GOOD: Commenting on their GitHub issue about API rate limiting: “We faced this at Plaid during FedNow launch—switched to token bucket with dynamic ceilings based on KYC tier. Would that work here?”
They notice. You’ve shown domain fluency. Later, you follow up: “Based on that thread, would a referral make sense?”
BAD: Framing your Stripe experience around NPS improvement.
That’s irrelevant. Kraken doesn’t care about satisfaction scores during normal ops.
GOOD: Framing the same experience around how you redesigned dispute resolution to comply with EU crypto regulations under tight legal deadlines.
Now you’re speaking their language: constraints as design inputs.

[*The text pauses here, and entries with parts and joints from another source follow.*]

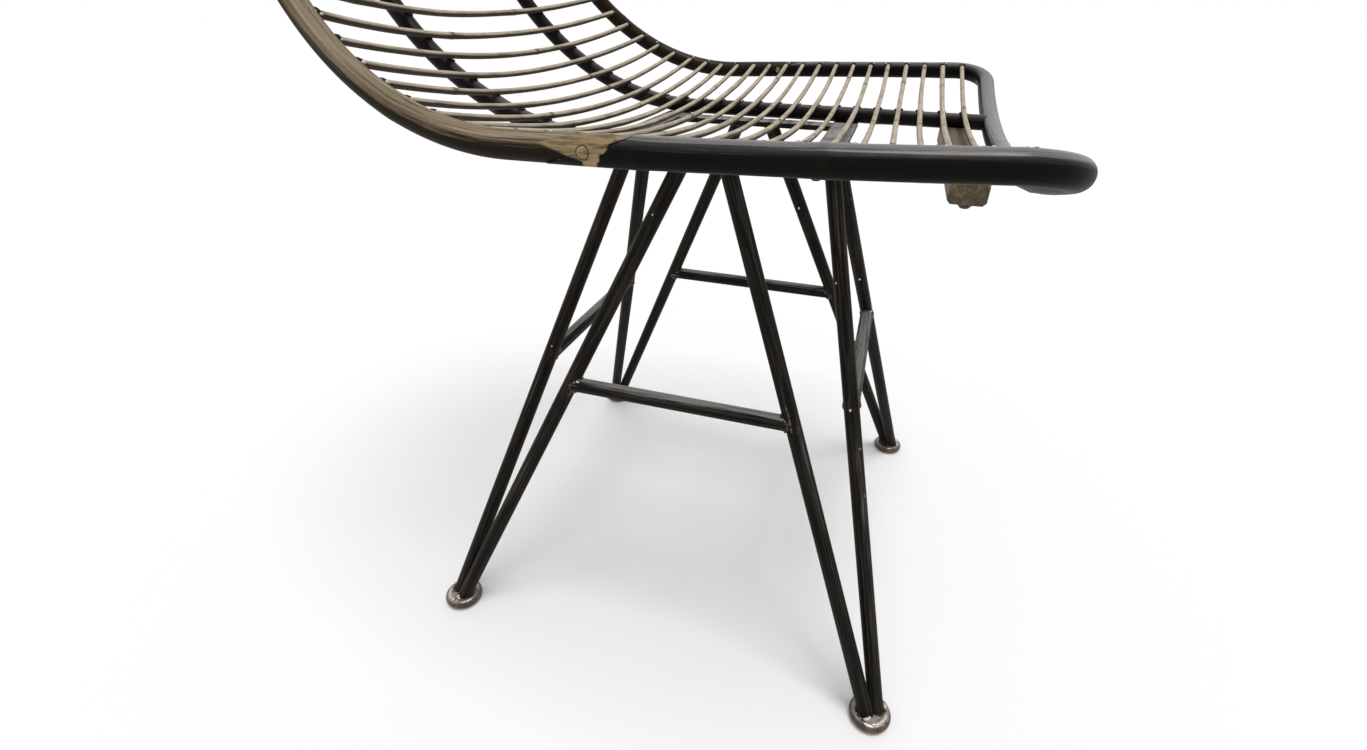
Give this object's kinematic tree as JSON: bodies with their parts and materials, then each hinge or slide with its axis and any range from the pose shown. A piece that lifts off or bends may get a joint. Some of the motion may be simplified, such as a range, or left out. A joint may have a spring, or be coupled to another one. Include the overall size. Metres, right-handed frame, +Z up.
{
  "type": "rattan rod dining chair",
  "caption": "Dining chair with a one-piece scoop seat and back of dark rattan poles and thin cane rods, on a base of splayed black steel bars with round feet.",
  "frame": {"origin": "on the floor, under the middle of the chair's overall width and depth", "axes": "+X to the sitter's left, -Y to the front of the chair, +Z up"},
  "size_m": [0.4734, 0.5274, 0.7844],
  "materials": {
    "bar_black": "black lacquer brushed on round bar, with worn olive and grey streaks and burnished weld marks",
    "plate_black": "black lacquered flat bar, worn to grey on the upper face",
    "foot_bronze": "brown bronze patina over steel, glossy on the bulging edge",
    "rim_black": "bent rattan pole in satin black lacquer with small scratches",
    "rim_brown": "bent rattan pole in weathered brown black stain with long grain",
    "pole_black": "bent rattan pole in satin black lacquer with node rings",
    "rod_cane": "thin rattan rods washed grey beige, with darker nodes and undersides",
    "brace_brown": "sawn hardwood bar in dark golden brown with pale worn edges",
    "dowel_tan": "plain end grain dowel, tan",
    "screw_black": "black oxide steel"
  },
  "bodies": {
    "root": {"back_leg_left": "bar_black", "back_leg_right": "bar_black", "back_rods_01": "rod_cane", "back_rods_02": "rod_cane", "back_rods_03": "rod_cane", "back_rods_04": "rod_cane", "back_rods_05": "rod_cane", "back_rods_06": "rod_cane", "back_rods_07": "rod_cane", "back_rods_08": "rod_cane", "back_rods_09": "rod_cane", "back_rods_10": "rod_cane", "back_rods_11": "rod_cane", "brace_screws": "screw_black", "crossbar_back": "bar_black", "crossbar_front": "bar_black", "crossbar_left": "bar_black", "crossbar_right": "bar_black", "foot_back_left": "foot_bronze", "foot_back_right": "foot_bronze", "foot_front_left": "foot_bronze", "foot_front_right": "foot_bronze", "front_brace": "brace_brown", "front_leg_left": "bar_black", "front_leg_right": "bar_black", "plate_screws": "screw_black", "pole_left": "pole_black", "pole_right": "pole_black", "rim_back": "rim_brown", "rim_front": "rim_black", "seat_plate_back": "plate_black", "seat_plate_front": "plate_black", "seat_rod_01": "rod_cane", "seat_rod_02": "rod_cane", "seat_rod_03": "rod_cane", "seat_rod_04": "rod_cane", "seat_rod_05": "rod_cane", "seat_rod_06": "rod_cane", "seat_rod_07": "rod_cane", "seat_rod_08": "rod_cane", "seat_rod_09": "rod_cane", "seat_rod_10": "rod_cane", "seat_rod_11": "rod_cane", "seat_rod_12": "rod_cane", "seat_rod_13": "rod_cane", "seat_rod_14": "rod_cane", "seat_rod_15": "rod_cane", "seat_rod_16": "rod_cane", "seat_rod_17": "rod_cane", "side_leg_back_left": "bar_black", "side_leg_back_right": "bar_black", "side_leg_front_left": "bar_black", "side_leg_front_right": "bar_black", "side_rail_left": "plate_black", "side_rail_right": "plate_black", "splice_dowels": "dowel_tan"}
  },
  "joints": []
}
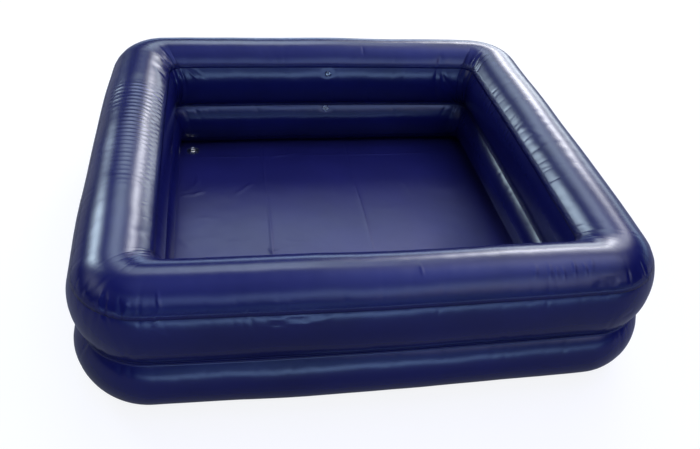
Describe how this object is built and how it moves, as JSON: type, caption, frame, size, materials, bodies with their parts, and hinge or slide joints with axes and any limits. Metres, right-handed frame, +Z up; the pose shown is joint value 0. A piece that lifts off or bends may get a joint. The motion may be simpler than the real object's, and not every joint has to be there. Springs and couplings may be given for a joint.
{
  "type": "inflatable pool",
  "caption": "Square inflatable pool with stacked air chambers, a sheet floor, pop-out inflation valves in the rear inner wall and a floor drain.",
  "frame": {"origin": "centre of the underside, on the ground", "axes": "+X along the long side to the right seen from the front, +Y to the rear where the valves are, +Z up"},
  "size_m": [1.545, 1.473, 0.3905],
  "materials": {
    "navy_vinyl": "satin-gloss welded vinyl sheet",
    "navy_floor_vinyl": "satin vinyl sheet with packing creases",
    "clear_soft_vinyl": "clear soft moulded vinyl"
  },
  "bodies": {
    "pool": {"top_panel": "navy_vinyl", "upper_outer_wall": "navy_vinyl", "upper_inner_wall": "navy_vinyl", "chamber_web": "navy_vinyl", "lower_outer_wall": "navy_vinyl", "lower_inner_wall": "navy_vinyl", "floor_sheet": "navy_floor_vinyl", "upper_valve_flange": "clear_soft_vinyl", "lower_valve_flange": "clear_soft_vinyl", "drain_fitting": "clear_soft_vinyl", "drain_strap": "clear_soft_vinyl"},
    "upper_valve_stem": {"upper_valve_stem": "clear_soft_vinyl", "upper_valve_strap": "clear_soft_vinyl"},
    "upper_valve_plug": {"upper_valve_plug": "clear_soft_vinyl"},
    "upper_valve_flap": {"upper_valve_flap": "clear_soft_vinyl"},
    "lower_valve_stem": {"lower_valve_stem": "clear_soft_vinyl", "lower_valve_strap": "clear_soft_vinyl"},
    "lower_valve_plug": {"lower_valve_plug": "clear_soft_vinyl"},
    "lower_valve_flap": {"lower_valve_flap": "clear_soft_vinyl"},
    "drain_plug": {"drain_plug": "clear_soft_vinyl"}
  },
  "joints": [
    {"name": "upper_valve_pop_out", "type": "slide", "parent": "pool", "child": "upper_valve_stem", "axis": [0, -0.94, 0.3412], "range_m": [0, 0.0127]},
    {"name": "upper_valve_plug_pull", "type": "slide", "parent": "upper_valve_stem", "child": "upper_valve_plug", "axis": [0, -0.94, 0.3412], "range_m": [0, 0.012]},
    {"name": "upper_valve_flap_swing", "type": "hinge", "parent": "upper_valve_stem", "child": "upper_valve_flap", "pos_m": [0.01, 0.52664, 0.30871], "axis": [1, 0, 0], "range_deg": [0, 75], "stiffness_Nm_per_rad": 0.0002, "springref_deg": -17.19},
    {"name": "lower_valve_pop_out", "type": "slide", "parent": "pool", "child": "lower_valve_stem", "axis": [0, -0.7724, 0.6351], "range_m": [0, 0.0127]},
    {"name": "lower_valve_plug_pull", "type": "slide", "parent": "lower_valve_stem", "child": "lower_valve_plug", "axis": [0, -0.7724, 0.6351], "range_m": [0, 0.012]},
    {"name": "lower_valve_flap_swing", "type": "hinge", "parent": "lower_valve_stem", "child": "lower_valve_flap", "pos_m": [0.01, 0.53233, 0.15698], "axis": [1, 0, 0], "range_deg": [0, 75], "stiffness_Nm_per_rad": 0.0002, "springref_deg": -17.19},
    {"name": "drain_plug_pull", "type": "slide", "parent": "pool", "child": "drain_plug", "axis": [0, 0, 1], "range_m": [0, 0.02]}
  ]
}
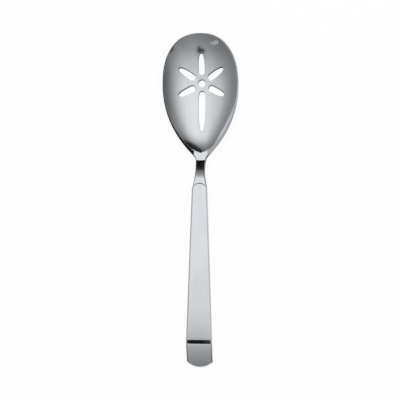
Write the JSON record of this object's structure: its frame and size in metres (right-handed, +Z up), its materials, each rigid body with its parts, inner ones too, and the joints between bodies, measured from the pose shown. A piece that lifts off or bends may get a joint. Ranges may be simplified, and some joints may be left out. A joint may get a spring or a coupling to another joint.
{
  "type": "slotted serving spoon",
  "caption": "Pierced serving spoon: an oval bowl with a star of slots round a drain hole, a narrow neck, and a flat tapering hollow handle whose end is bent down.",
  "frame": {"origin": "middle of the spoon's length and width, on the surface that it lies on", "axes": "+Y towards the bowl's tip, +X to the right seen from above, +Z up, away from the surface that it lies on"},
  "size_m": [0.0524, 0.228, 0.0184],
  "materials": {
    "bowl_steel": "mirror-polished stainless steel with fine hairlines",
    "handle_steel": "mirror-polished stainless steel with fine hairlines",
    "cement": "set filler, hidden inside the handle"
  },
  "bodies": {
    "root": {"bowl": "bowl_steel", "handle_front": "handle_steel", "handle_back": "handle_steel", "tang_cement": "cement"}
  },
  "joints": []
}
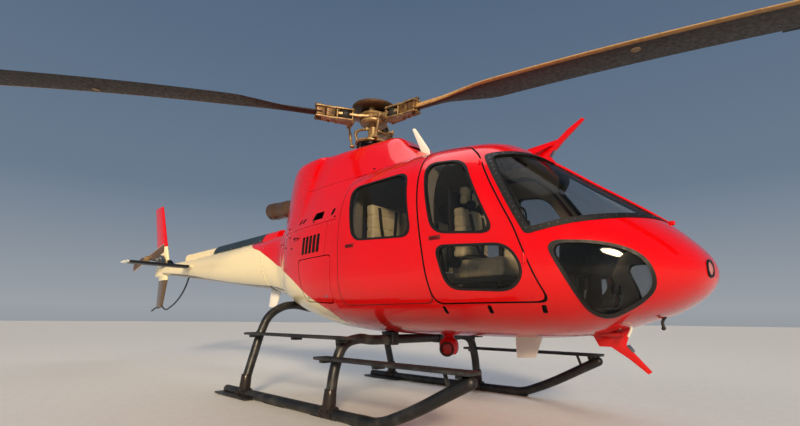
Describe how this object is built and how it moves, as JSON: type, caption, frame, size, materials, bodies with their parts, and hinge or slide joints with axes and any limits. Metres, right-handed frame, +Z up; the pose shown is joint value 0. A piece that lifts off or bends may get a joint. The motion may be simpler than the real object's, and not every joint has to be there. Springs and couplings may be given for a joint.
{
  "type": "light single-engine helicopter",
  "caption": "Light utility helicopter parked on high skids, with a hollow glazed cabin, hinged doors, cowled turbine bay, slender tail boom and freely turning main and tail rotors.",
  "frame": {"origin": "on the ground in the plane of symmetry, under the middle of the overall length with the blades as they stand", "axes": "+X towards the nose, +Y to port, +Z up"},
  "size_m": [12.9177, 9.4311, 3.4497],
  "materials": {
    "red_paint": "clear-coated gloss",
    "cream_paint": "clear-coated gloss",
    "slate_paint": "satin",
    "black_paint": "satin, worn at the feet",
    "rotor_blade": "matt paint on laminate",
    "rotor_head": "weathered primer",
    "machined_metal": "machined",
    "hot_metal": "heat-tinted",
    "tinted_glass": "polished, tinted",
    "seat_leather": "stitched",
    "panel_plastic": "matt"
  },
  "bodies": {
    "airframe": {"cabin_shell": "red_paint", "sliding_door_port": "red_paint", "sliding_door_starboard": "red_paint", "rear_body": "red_paint", "transmission_cowling": "red_paint", "engine_cowling": "red_paint", "shaft_cover_front": "red_paint", "upper_wire_cutter": "red_paint", "lower_wire_cutter": "red_paint", "belly_lamp": "red_paint", "tail_boom": "cream_paint", "shaft_cover_rear": "cream_paint", "tail_fin": "cream_paint", "roof_antenna": "cream_paint", "belly_antenna": "cream_paint", "rear_antenna": "cream_paint", "shaft_cover_middle": "slate_paint", "stabiliser": "black_paint", "tail_guard": "black_paint", "skid_port": "black_paint", "skid_starboard": "black_paint", "front_cross_tube": "black_paint", "rear_cross_tube": "black_paint", "cabin_step_port": "black_paint", "cabin_step_starboard": "black_paint", "entry_step_port": "black_paint", "entry_step_starboard": "black_paint", "engine": "machined_metal", "tail_gearbox": "machined_metal", "mast_housing": "machined_metal", "exhaust_pipe": "hot_metal", "sliding_door_glass_port": "tinted_glass", "windshield_port": "tinted_glass", "chin_window_port": "tinted_glass", "sliding_door_glass_starboard": "tinted_glass", "windshield_starboard": "tinted_glass", "chin_window_starboard": "tinted_glass", "pilot_seat": "seat_leather", "co_pilot_seat": "seat_leather", "rear_bench": "seat_leather", "instrument_panel": "panel_plastic"},
    "main_rotor": {"rotor_head": "rotor_head", "main_blade_1": "rotor_blade", "main_blade_2": "rotor_blade", "main_blade_3": "rotor_blade"},
    "tail_rotor": {"tail_rotor": "rotor_blade"},
    "front_door_port": {"front_door_port": "red_paint", "door_upper_glass_port": "tinted_glass", "door_lower_glass_port": "tinted_glass"},
    "locker_door_port": {"locker_door_port": "red_paint"},
    "front_door_starboard": {"front_door_starboard": "red_paint", "door_upper_glass_starboard": "tinted_glass", "door_lower_glass_starboard": "tinted_glass"},
    "locker_door_starboard": {"locker_door_starboard": "red_paint"}
  },
  "joints": [
    {"name": "main_rotor_spin", "type": "hinge", "parent": "airframe", "child": "main_rotor", "pos_m": [1.13, 0, 3.26], "axis": [0.0549, 0, 0.9985], "continuous": true},
    {"name": "tail_rotor_spin", "type": "hinge", "parent": "airframe", "child": "tail_rotor", "pos_m": [-5.535, -0.37, 2.09], "axis": [0, 1, 0], "continuous": true},
    {"name": "front_door_port_hinge", "type": "hinge", "parent": "airframe", "child": "front_door_port", "pos_m": [3.66, 0.85, 1.3], "axis": [0, 0, -1], "range_deg": [0, 75]},
    {"name": "front_door_starboard_hinge", "type": "hinge", "parent": "airframe", "child": "front_door_starboard", "pos_m": [3.66, -0.85, 1.3], "axis": [0, 0, 1], "range_deg": [0, 75]},
    {"name": "locker_door_port_hinge", "type": "hinge", "parent": "airframe", "child": "locker_door_port", "pos_m": [1.23, 0.905, 1.452], "axis": [1, 0, 0], "range_deg": [0, 95]},
    {"name": "locker_door_starboard_hinge", "type": "hinge", "parent": "airframe", "child": "locker_door_starboard", "pos_m": [1.23, -0.905, 1.452], "axis": [-1, 0, 0], "range_deg": [0, 95]}
  ]
}
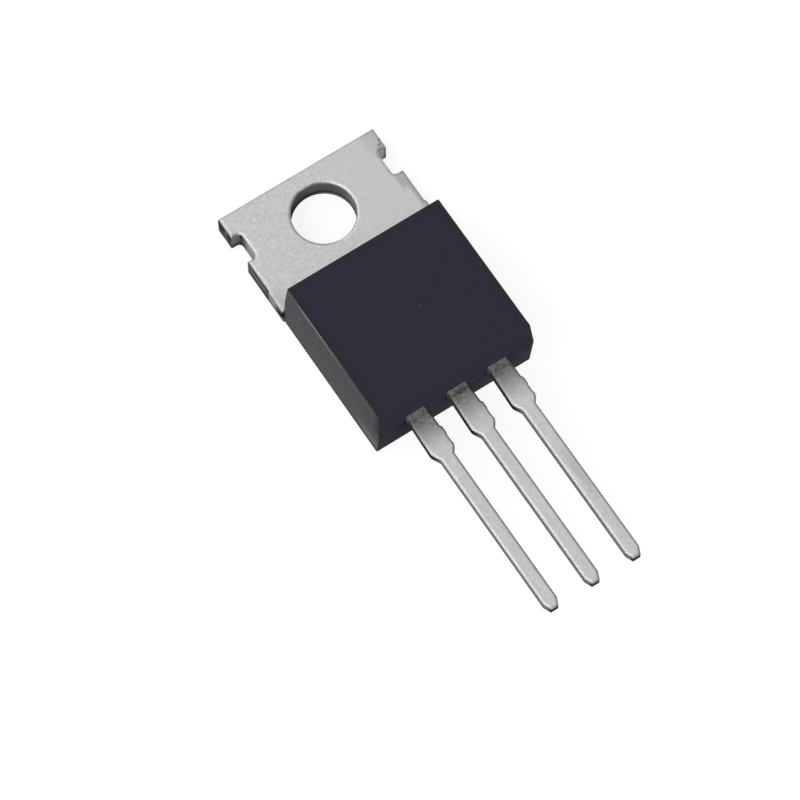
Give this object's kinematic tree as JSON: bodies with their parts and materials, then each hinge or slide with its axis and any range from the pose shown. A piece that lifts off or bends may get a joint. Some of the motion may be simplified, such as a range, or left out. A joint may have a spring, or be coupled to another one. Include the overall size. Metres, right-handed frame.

BAD: Applying without a referral and expecting a response in under 2 weeks.
Median time to screening call without referral: 17 days. With referral: 3 days. 82% of non-referred applications receive no response.
GOOD: Getting a referral from a senior IC or PM who can articulate why you fit.
They flag your application. Recruiter calls within 48 hours.
FAQ
Does a Kraken employee referral guarantee an interview?
No. Referrals guarantee faster processing, not approval. In 2025, 68% of referred PM candidates were rejected in screening. The referrer’s credibility determines whether your application gets scrutiny or skepticism. A junior employee’s referral is treated as a warm lead, not a endorsement.
What’s the fastest way to get a Kraken PM referral in 2026?
Publish a technical or regulatory analysis that mirrors Kraken’s public challenges—exchange downtime, depeg response, compliance updates—and share it where Kraken PMs engage. One candidate got referred within 4 hours of posting a thread on real-time SOL/USD slippage during network congestion. Signal beats outreach.
Can I apply to Kraken PM roles without a referral?
Yes, but your application will likely languish. Unreferred PM applications take 11–24 days to screen. 82% receive no response. Referrals cut that to 2–5 days. If you lack a referral, contribute to Kraken’s open-source projects or publish high-signal commentary—then apply. That creates internal visibility.